As for "Beluga" ... it's definitely an odd one, yes. Strangely enough, that is easily the most personal story for me. Probably sounds like a joke but this time it's not. The funny thing is that this one could take up a page probably if I wanted to explain what I mean ... but my instinct is to say the least about this one. I will say that it was originally published with a bit of a pulled punch. I was very happy to have it in the Dark Designs charity anthology, all proceeds having gone (and I imagine still going) to Doctors Without Borders. When I wrote the story, I made one simple but major change before submitting it. The main character is named Darcy in the Shadow Work/Dark Designs version that was first published. When I decided it should be the last story in TOO MANY EYES, I changed it back to my original intention. I'll just say that my mother's name was Marcy.

PM: Patrick, I couldn't think of a more perfect note to end on. In fact, you are free to go. Thanks for sharing so much great background detail on all of these stories, and for providing the amazing poster image(s). I really appreciate that you took the time to color it in for this interview. Do you have any parting thoughts as you rub the discomfort out of your wrists, now that I've undone the straps and switched on the overheads?
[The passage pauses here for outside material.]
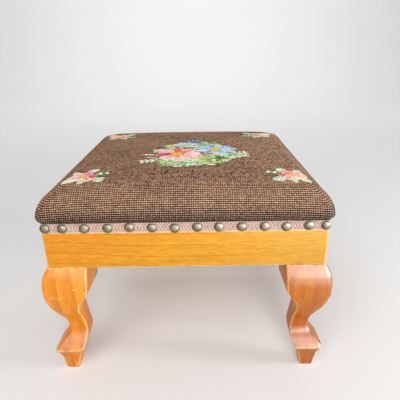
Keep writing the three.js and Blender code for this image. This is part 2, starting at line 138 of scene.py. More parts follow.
class Signal:
    """One number in a material's node tree, which adds and multiplies as plain numbers do."""

    def __init__(self, sheet: "NodeSheet", socket: bpy.types.NodeSocket) -> None:
        """Keeps the socket and the sheet that it is on."""
        self.sheet = sheet
        self.socket = socket

    def combine(self, operation: str, first: Feed, second: Feed = 0.0) -> "Signal":
        """Adds a Math node.

        Args:
            operation: Blender's name of the sum.
            first: Its first number.
            second: Its second number.

        Returns:
            The result.
        """
        node = self.sheet.node("ShaderNodeMath", operation=operation)
        self.sheet.feed(node.inputs[0], first)
        self.sheet.feed(node.inputs[1], second)
        return Signal(self.sheet, node.outputs[0])

    def __add__(self, other: Feed) -> "Signal":
        """Sum."""
        return self.combine("ADD", self, other)

    __radd__ = __add__

    def __sub__(self, other: Feed) -> "Signal":
        """Difference."""
        return self.combine("SUBTRACT", self, other)

    def __rsub__(self, other: Feed) -> "Signal":
        """Difference from a plain number."""
        return self.combine("SUBTRACT", other, self)

    def __mul__(self, other: Feed) -> "Signal":
        """Product."""
        return self.combine("MULTIPLY", self, other)

    __rmul__ = __mul__

    def __truediv__(self, other: Feed) -> "Signal":
        """Quotient."""
        return self.combine("DIVIDE", self, other)

    def __pow__(self, other: Feed) -> "Signal":
        """Power."""
        return self.combine("POWER", self, other)

    def size(self) -> "Signal":
        """The number without its sign."""
        return self.combine("ABSOLUTE", self)

    def part(self) -> "Signal":
        """What is left above the whole number below."""
        return self.combine("FRACT", self)

    def whole(self) -> "Signal":
        """The whole number below."""
        return self.combine("FLOOR", self)

    def at_least(self, low: Feed) -> "Signal":
        """The larger of this and low."""
        return self.combine("MAXIMUM", self, low)

    def at_most(self, high: Feed) -> "Signal":
        """The smaller of this and high."""
        return self.combine("MINIMUM", self, high)

    def step(self, low: float, high: float) -> "Signal":
        """Smooth rise from 0 at low to 1 at high, or a fall where low is the larger.

        Args:
            low: Value that gives 0.
            high: Value that gives 1.

        Returns:
            The graded number.
        """
        node = self.sheet.node("ShaderNodeMapRange", interpolation_type="SMOOTHSTEP")
        self.sheet.feed(node.inputs["Value"], self)
        ends = (low, high, 0.0, 1.0) if low < high else (high, low, 1.0, 0.0)
        for name, end in zip(("From Min", "From Max", "To Min", "To Max"), ends):
            node.inputs[name].default_value = end
        return Signal(self.sheet, node.outputs["Result"])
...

PL: I'll laugh this whole thing off, just this once, because you asked interesting questions. But if you ever come near me again, Pete, I'm calling the police.

And that’s gratitude for you, folks. I welcome him into my chamber and give him the opportunity to explain himself, only to be threatened with charges. But you tell me, is this the face of a man who can be trusted:

Mr. Loveland must think so. It’s the author image he chose to use for his book. You might think it’s fitting or clever. I think it has too many eyes, myself.